The toffs, for instance, are called Mr and Mrs Jerebohm (at least someone had the good grace to spell it differently), while the handsome young vicar goes by the name of Reverend Candy, 'cos he’s good enough to eat. If Mrs Brown and her boys turned up one week I wouldn’t be at all surprised.

It’s a pity because with a little more effort The Larkins could have been a lot better. Instead it settles for “good enough” when it really isn’t.

Greta Thunberg: Amol Rajan Interviews (BBC2, Tuesday) did not, on the face of it, promise much in the way of giggles. Grumpy teenager talks about the death of the planet for 45 minutes. Haud me back TV at its worst. Yet it wasn’t like that at all.

Sure, if you wanted to know what she really thinks about nuclear energy, or how she would pay for free local transport, you would have been disappointed. She doesn’t do specific issues, you see, finds it distracts from the bigger picture. (Try that one next time you are in trouble with the boss.)

Rajan wisely pushed the hype and the politics to one side and spoke to Thunberg as what she was – a young woman who had been through an extraordinary experience since she first went on strike from school to save the planet. This Greta was smart and cool and had a keen eye for the absurd. And she liked to laugh. Boy did she like to laugh.

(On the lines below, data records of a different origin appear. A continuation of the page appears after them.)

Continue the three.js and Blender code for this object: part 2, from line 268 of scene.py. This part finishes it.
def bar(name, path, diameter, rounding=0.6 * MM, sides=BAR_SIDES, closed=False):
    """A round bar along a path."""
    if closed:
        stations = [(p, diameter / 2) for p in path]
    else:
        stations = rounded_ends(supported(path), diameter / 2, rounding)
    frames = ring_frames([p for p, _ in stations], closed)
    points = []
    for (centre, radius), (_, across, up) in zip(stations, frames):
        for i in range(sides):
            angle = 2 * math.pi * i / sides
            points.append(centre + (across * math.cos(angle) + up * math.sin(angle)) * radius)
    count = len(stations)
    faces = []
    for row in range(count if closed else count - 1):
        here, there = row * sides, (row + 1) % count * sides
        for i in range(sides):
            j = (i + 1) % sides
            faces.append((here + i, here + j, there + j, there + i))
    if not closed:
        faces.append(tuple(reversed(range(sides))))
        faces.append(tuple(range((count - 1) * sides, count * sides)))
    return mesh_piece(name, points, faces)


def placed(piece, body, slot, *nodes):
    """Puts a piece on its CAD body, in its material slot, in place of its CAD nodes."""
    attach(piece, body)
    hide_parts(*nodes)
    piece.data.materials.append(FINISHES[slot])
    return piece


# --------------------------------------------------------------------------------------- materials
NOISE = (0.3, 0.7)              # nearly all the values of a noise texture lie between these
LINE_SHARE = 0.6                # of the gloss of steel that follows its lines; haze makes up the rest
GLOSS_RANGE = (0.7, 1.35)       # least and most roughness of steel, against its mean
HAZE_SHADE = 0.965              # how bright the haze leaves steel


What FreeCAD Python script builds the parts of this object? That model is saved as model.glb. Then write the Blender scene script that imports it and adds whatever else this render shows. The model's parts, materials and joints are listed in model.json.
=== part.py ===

She found her interviewer funny in the way kids at a wedding find dad’s dancing hilarious. At one point her answer to one of Rajan’s clever-clever questions made him snort with laughter. I can see it now: the Greta and Amol Show.

Aldi's Next Big Thing (Channel 4, Thursday), being a competition to win a contract with the supermarket giant, was a blend of The Apprentice, Dragons’ Den, Bake-Off, and almost every other programme of its kind.

The contestants, including an Italian family from Glasgow who thought their meaty pasta sauces would fly off the shelves, came up against the same problems: price (all too high for Aldi) and capacity (could such small firms handle Aldi-sized orders?). The pies won. Well of course they did. One significant step for the winner, one giant advert for Aldi, and sure to be a hit.

There is something odd going on with Channel 5’s dramas. Last week we had Maxine, a three-parter about the Soham murders that would have had most viewers switching over as fast as the remote control would allow. This week it was The House Across the Street (Channel 5, Monday-Tuesday), a strange tale set in a housing estate where a girl had gone missing.

Shirley Henderson played Claudia, the nurse at the local primary school. Claudia cut a sad figure though it was not clear exactly why. There had been health problems, a broken marriage, but nothing to explain why the case becomes such an obsession. The other neighbours are an odd lot too, especially the one with the doll collection.

We are now at the halfway point, with a conclusion to come next week, and I have no idea what is going on. You can only hope there is a good reason to put viewers through the wringer again.

There was more creepiness on parade in The Watcher (Netflix), but this time, mercifully, the based on a true story tale was a tongue in cheek look at property envy.

Naomi Watts and Bobby Cannavale play a New York couple (he's Wall Street, she's in ceramics) desperate to get the kids out of the city. So they buy a big house in the burbs that they can’t really afford, only to find out the neighbours are nuts and someone is stalking their house, and by extension them (no building-related pun intended).

The story eventually pushes its luck too far, but it’s enjoyably creepy while it lasts and the cast is superb. My favourite crazy neighbour has to be Pearl Winslow, a true American Gothic played by Mia Farrow no less. Now there’s someone who knows a thing or two about nuisance neighbours.